The divine word communicates God’s own self. The divine breaks into our humanity lifting us above the physical limitations of time and space, lifting us up into the presence of all that is divine and eternal. It is an event that is both incarnational and cosmic. It is a new creation, a new world order, no matter how hard it is to see the changes in a world torn by conflict, war, hunger, and injustice. In the physical world of time and space terrible things happen, natural disasters, accidents, incurable illnesses, and when we face these things we may call them dark moments, dark places where it is hard to feel any divine presence.

The Christmas message is that into this same disorder came the Word, taking on human flesh, full of light and truth, and it was an offering of love.

Our God is not distant, far out in space, but becomes present with us, even in times and conditions where we cannot be sure we are in divine company. At such times when we wish for any company and feel utterly desperately alone, we may describe it as a dark place. Into this darkness comes the divine light. Sometimes it is hard to recognize the presence, but by faith we affirm that the divine gift of grace is present when the community gathers around this table overcoming our fears and tears and hopes to lead us on in our journey to our true eternal home.
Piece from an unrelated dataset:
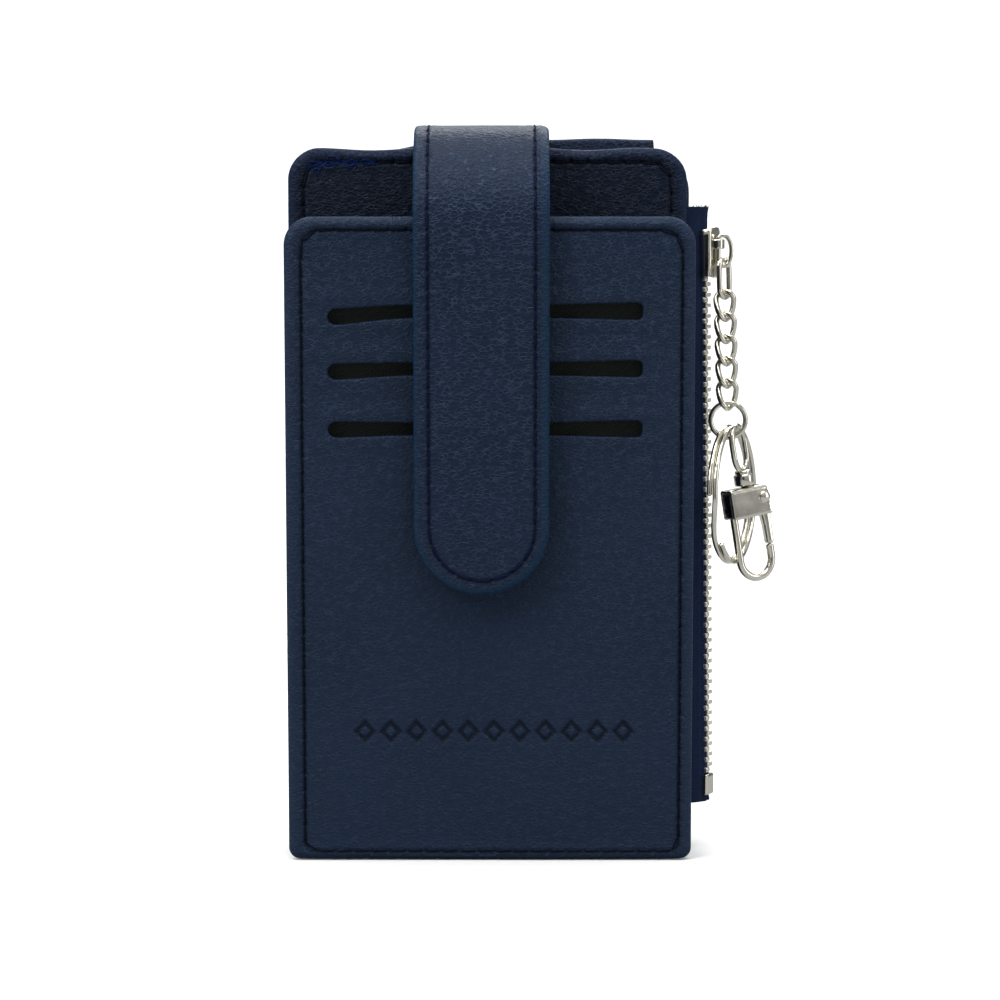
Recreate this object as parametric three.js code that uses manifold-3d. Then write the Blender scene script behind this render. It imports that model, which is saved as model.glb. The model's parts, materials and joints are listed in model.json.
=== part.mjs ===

I cherish the yearly cards that arrive in the mail during the season of Advent and Christmas. Some friends have taken to sending these cards electronically, with music, and action. The ones I look forward to most are from friends living in Oregon, Texas, North Carolina, Florida, Iowa, Massachusetts. These friends have been a significant part of my life, for 10-40 years. Such friends express an incarnational presence – because they have journeyed with me through dark places and bright places, consistently giving the gift of their presence. Their enclosed family pictures tell me that their children now have children, how many belong to what was once a single friend in college, and the letter when present highlight some of the events of the past year that they find significant enough to share. I am not a good composer of such letters because I am usually preoccupied with trying to find something relevant to say here to very different congregations on Christmas Eve and Christmas Day.

This year, I ended up writing three homilies because the pageant featuring the children was a very different atmosphere than the service highlighted by music later. Some cards had a hand scribbled note, “I think of you often, please write and let me know how you’re doing”. Not many words, but they convey something important, human fellowship. They suggest that God moves in us and around us and through us in amazing ways.

Jim Strarhdee, writes:  “When the song of the angels is stilled, / when the star in the sky is gone, / when the magi and the shepherd have found their way home, / the work of Christmas begins: / to find the lost and lonely one, / to heal the broken soul with love / to feed the hungry children with warmth and good food, / to feel the earth below, and the sky above. / To free the prisoner from all chains, / to make the powerful care / to rebuild the nations with strength of good will, / to see God’s children everywhere. / To bring hope to every task you do, / to dance at a baby’s new birth, / to make music in an old person’s heart, / and sing to the colors of the earth.”

Martin Buber says, “The encounter with God does not come to man in order that man may henceforth attend to God but in order that he may prove its meaning in action in the world.”  The prologue of John as art tells us the mystery of love comes into us as being united with being. It is in this union that we give ourselves for the other and discover our identity. It is here in the realization that what God has done invites us to be transformed by the love given to us, and through having been transformed by the divine gift; we awaken to the need of our neighbors.

The unity divine love offers us builds a bridge from the mystery of transcendence into immanence. The message of John’s prologue is that the transcendent God became flesh in the person of Jesus, immanent with us, one of us, to open our souls to divine reconciliation.